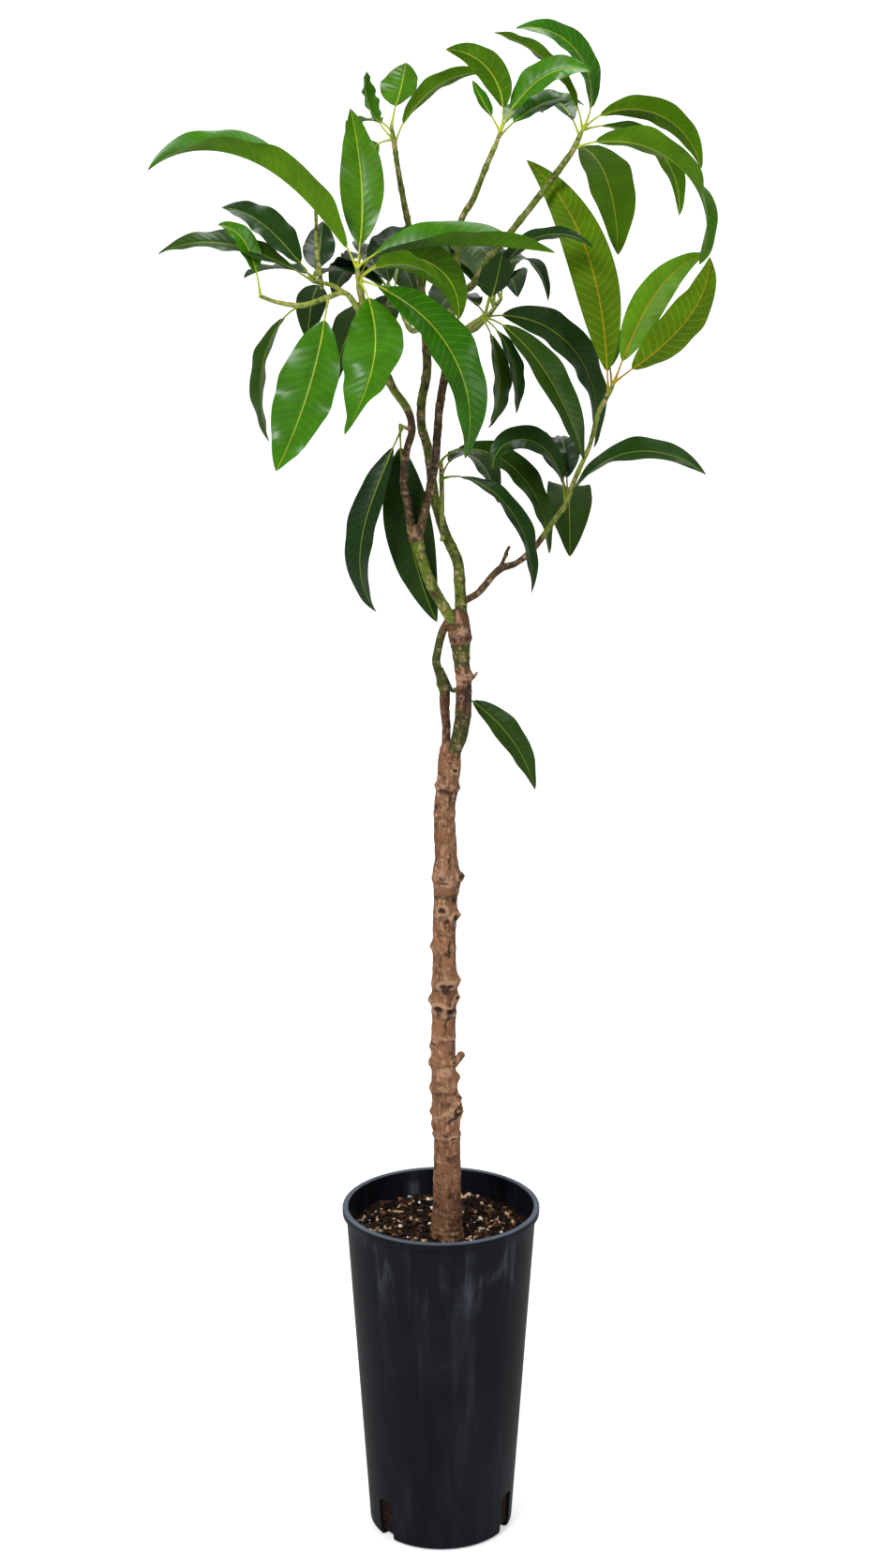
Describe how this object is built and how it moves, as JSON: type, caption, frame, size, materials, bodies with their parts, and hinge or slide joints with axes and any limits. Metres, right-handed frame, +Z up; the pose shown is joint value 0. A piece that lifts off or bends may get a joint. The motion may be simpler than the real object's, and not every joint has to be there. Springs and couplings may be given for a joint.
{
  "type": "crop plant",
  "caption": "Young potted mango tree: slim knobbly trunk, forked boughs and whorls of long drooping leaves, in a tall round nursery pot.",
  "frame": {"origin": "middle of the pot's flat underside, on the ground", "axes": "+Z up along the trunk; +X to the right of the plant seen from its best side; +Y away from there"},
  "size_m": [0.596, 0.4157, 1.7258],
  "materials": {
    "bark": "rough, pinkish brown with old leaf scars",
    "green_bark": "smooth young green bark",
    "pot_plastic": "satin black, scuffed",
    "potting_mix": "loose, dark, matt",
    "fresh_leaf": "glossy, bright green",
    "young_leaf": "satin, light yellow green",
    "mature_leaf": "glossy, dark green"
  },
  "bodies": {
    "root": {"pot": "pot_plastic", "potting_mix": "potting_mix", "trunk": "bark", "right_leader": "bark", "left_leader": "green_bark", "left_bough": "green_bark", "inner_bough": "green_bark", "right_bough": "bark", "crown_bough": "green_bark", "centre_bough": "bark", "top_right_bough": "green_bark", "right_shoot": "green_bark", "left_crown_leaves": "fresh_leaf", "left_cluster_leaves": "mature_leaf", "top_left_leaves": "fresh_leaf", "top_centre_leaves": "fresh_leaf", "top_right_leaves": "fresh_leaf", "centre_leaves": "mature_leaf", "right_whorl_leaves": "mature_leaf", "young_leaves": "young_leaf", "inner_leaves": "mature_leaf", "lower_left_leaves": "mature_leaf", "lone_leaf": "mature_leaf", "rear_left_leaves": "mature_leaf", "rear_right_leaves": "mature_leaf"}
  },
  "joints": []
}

■ **WORK INSTRUCTIONS**: Take the listing above and write it out again exactly.

■ **TASK ANSWER**:
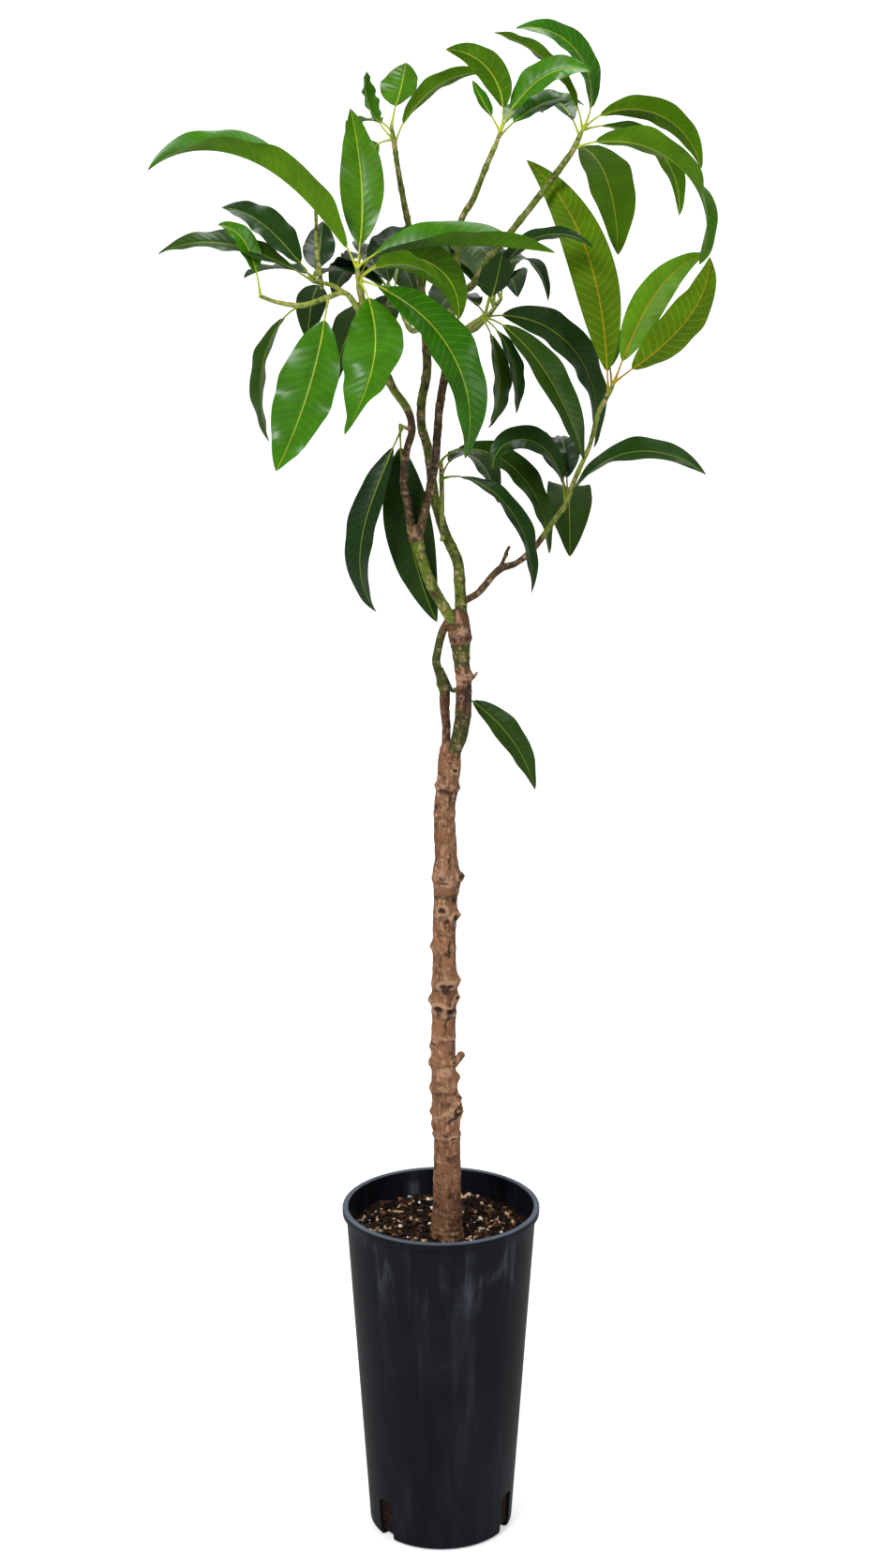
Describe how this object is built and how it moves, as JSON: type, caption, frame, size, materials, bodies with their parts, and hinge or slide joints with axes and any limits. Metres, right-handed frame, +Z up; the pose shown is joint value 0. A piece that lifts off or bends may get a joint. The motion may be simpler than the real object's, and not every joint has to be there. Springs and couplings may be given for a joint.
{
  "type": "crop plant",
  "caption": "Young potted mango tree: slim knobbly trunk, forked boughs and whorls of long drooping leaves, in a tall round nursery pot.",
  "frame": {"origin": "middle of the pot's flat underside, on the ground", "axes": "+Z up along the trunk; +X to the right of the plant seen from its best side; +Y away from there"},
  "size_m": [0.596, 0.4157, 1.7258],
  "materials": {
    "bark": "rough, pinkish brown with old leaf scars",
    "green_bark": "smooth young green bark",
    "pot_plastic": "satin black, scuffed",
    "potting_mix": "loose, dark, matt",
    "fresh_leaf": "glossy, bright green",
    "young_leaf": "satin, light yellow green",
    "mature_leaf": "glossy, dark green"
  },
  "bodies": {
    "root": {"pot": "pot_plastic", "potting_mix": "potting_mix", "trunk": "bark", "right_leader": "bark", "left_leader": "green_bark", "left_bough": "green_bark", "inner_bough": "green_bark", "right_bough": "bark", "crown_bough": "green_bark", "centre_bough": "bark", "top_right_bough": "green_bark", "right_shoot": "green_bark", "left_crown_leaves": "fresh_leaf", "left_cluster_leaves": "mature_leaf", "top_left_leaves": "fresh_leaf", "top_centre_leaves": "fresh_leaf", "top_right_leaves": "fresh_leaf", "centre_leaves": "mature_leaf", "right_whorl_leaves": "mature_leaf", "young_leaves": "young_leaf", "inner_leaves": "mature_leaf", "lower_left_leaves": "mature_leaf", "lone_leaf": "mature_leaf", "rear_left_leaves": "mature_leaf", "rear_right_leaves": "mature_leaf"}
  },
  "joints": []
}